Call blocking C function

I am trying to create a task that asynchronously accepts connection on a TCP socket initialized by external C code, something like this (simplified):

#include <stdio.h>
#include <sys/types.h>
#include <sys/socket.h>
#include <arpa/inet.h>

int make_socket(int port)
{
  struct sockaddr_in addr = {0};
  int sck = socket(AF_INET, SOCK_STREAM, 0);
  addr.sin_family = AF_INET;
  addr.sin_port = htons(port);
  addr.sin_addr.s_addr = htonl(INADDR_ANY);
  bind(sck, (struct sockaddr *)&addr, sizeof(addr));
  listen(sck, 1);

  return sck;
}

Then I use this from Julia as follows:

new_sock(port) =ccall((:make_socket, "libtmp"), Cint, (Cint,), port)
mutable struct Sockaddr end
socket_accept(sockfd) = begin s_addr=Sockaddr();addr_len=Clonglong(0); ccall(:accept, Cint,(Cint,Ptr{Cvoid}, Ptr{Clonglong}),sockfd,Ref(s_addr),Ref(addr_len)); addr_len;end

The problem is that socket_accept() blocks until a connection is made to the port.
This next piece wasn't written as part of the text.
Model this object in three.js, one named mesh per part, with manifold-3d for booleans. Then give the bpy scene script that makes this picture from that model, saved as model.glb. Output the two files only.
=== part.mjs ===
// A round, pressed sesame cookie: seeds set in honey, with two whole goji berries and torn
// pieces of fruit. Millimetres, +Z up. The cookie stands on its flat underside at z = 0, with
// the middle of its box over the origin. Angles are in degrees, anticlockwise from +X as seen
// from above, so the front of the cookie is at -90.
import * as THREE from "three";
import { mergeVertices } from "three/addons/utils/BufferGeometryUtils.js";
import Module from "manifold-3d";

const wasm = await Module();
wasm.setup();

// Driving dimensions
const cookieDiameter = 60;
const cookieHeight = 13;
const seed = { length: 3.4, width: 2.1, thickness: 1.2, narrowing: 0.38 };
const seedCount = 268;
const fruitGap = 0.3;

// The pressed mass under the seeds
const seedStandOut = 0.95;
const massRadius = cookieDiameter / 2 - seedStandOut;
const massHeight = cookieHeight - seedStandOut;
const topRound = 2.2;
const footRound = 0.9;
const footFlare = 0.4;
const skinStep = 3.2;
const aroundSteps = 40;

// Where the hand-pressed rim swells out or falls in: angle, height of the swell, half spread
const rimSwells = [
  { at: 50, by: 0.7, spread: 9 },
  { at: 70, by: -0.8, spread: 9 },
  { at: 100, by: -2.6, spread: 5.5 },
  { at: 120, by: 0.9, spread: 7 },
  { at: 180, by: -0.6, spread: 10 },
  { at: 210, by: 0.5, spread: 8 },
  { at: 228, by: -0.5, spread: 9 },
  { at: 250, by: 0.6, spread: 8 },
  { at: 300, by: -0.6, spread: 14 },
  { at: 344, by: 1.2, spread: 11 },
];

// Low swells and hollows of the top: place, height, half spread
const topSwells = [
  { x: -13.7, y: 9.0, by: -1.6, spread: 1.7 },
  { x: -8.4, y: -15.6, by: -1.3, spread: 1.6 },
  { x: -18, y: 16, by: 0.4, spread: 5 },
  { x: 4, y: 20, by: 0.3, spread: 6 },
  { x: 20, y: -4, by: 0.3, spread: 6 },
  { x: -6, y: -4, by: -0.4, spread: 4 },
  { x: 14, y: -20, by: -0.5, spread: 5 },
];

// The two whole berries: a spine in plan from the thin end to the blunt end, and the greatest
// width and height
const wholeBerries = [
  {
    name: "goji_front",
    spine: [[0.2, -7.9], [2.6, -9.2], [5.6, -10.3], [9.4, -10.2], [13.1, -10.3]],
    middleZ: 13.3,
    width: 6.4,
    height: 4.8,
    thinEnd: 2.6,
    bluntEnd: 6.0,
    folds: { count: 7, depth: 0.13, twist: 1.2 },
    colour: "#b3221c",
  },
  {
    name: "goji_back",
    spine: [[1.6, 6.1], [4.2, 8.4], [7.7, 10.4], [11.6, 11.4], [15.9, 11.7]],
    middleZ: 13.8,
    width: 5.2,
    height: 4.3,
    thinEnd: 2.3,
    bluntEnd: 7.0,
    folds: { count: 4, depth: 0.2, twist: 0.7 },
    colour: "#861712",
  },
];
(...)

As far as I understand the problem, Julia threads use cooperative multitasking. So Base.Threads macro @spawn and Distributed’s task creation macro @spawnat do not return until the connection is made to the port. Is there some method to create a listener process that would not block Julia REPL?

(I know about Julia’s Sockets module, but need to use an externally created socket)

Check Threads.nthreads()

Wow, this is it, thanks! Somewhat embarrassing mistake, to be sure.